The rebirth of the Maccabiah

By ARIEL ZIRULNICK
July 10, 2009 00:35

Following the tragedy of the 1997 Maccabiah and the low numbers of the 2001 Maccabiah, organizers hoped to make the 17th Maccabiah, held in 2005, a symbol of rebirth. Around the same time, Israel succeeded in quelling the terrorism campaign that began in 2000 and Israeli windsurfer Gal Friedman won Israel's first Olympic gold medal. Maccabiah participation skyrocketed to 6,667 athletes from 54 countries and participation in the Junior Maccabiah topped the participation of the Maccabiot of the 1970s. The 17th Maccabiah was so large that it strained even Egged, the world's second-largest bus company.
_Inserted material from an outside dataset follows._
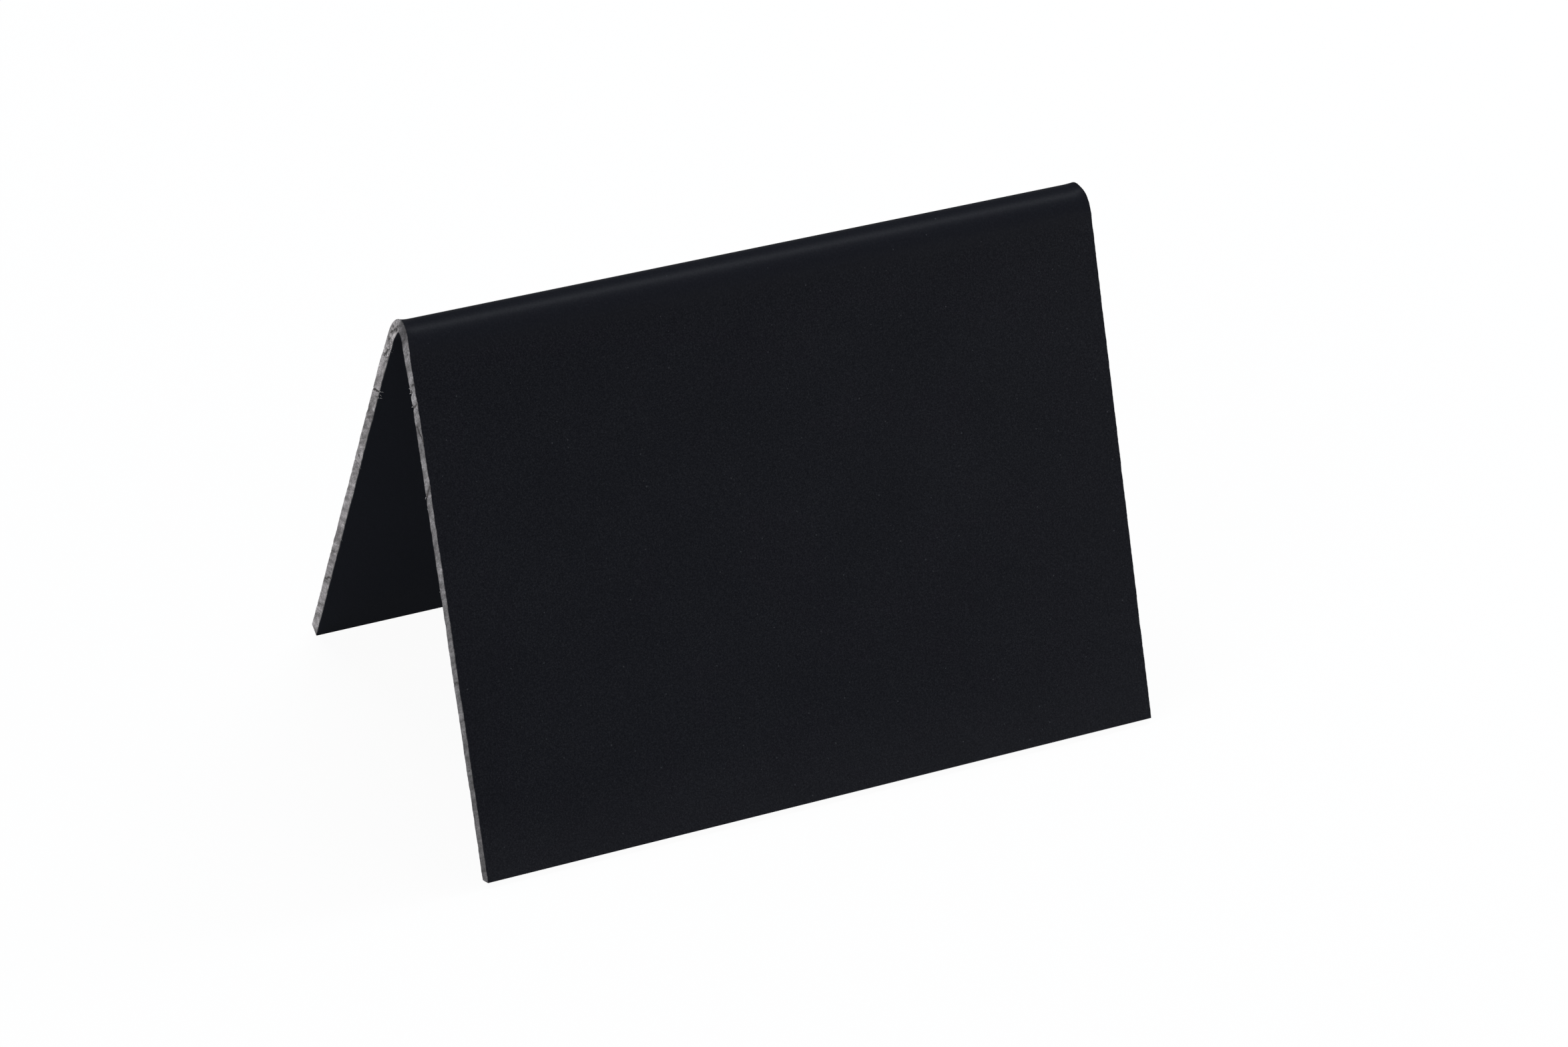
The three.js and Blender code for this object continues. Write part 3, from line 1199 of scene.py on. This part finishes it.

At the opening ceremony, families of the victims of the bridge collapse in 1997 led the delegation parade into the stadium and Israeli children injured in the terrorist attacks of the previous few years formed the color guard of the Maccabiah banner. The show featured Israeli musical articles of all types and was rich in Jewish tradition. The sporting events featured some nailbiting contests. World champion Daniella Krakower of Argentina lost in the Judo final to a 17-year-old Israeli, while champion karate sensei Adam Kovacs lost his final to an American. Grandmaster chess player Judit Polgar defeated opponent after opponent, including some of Israel's top politicians.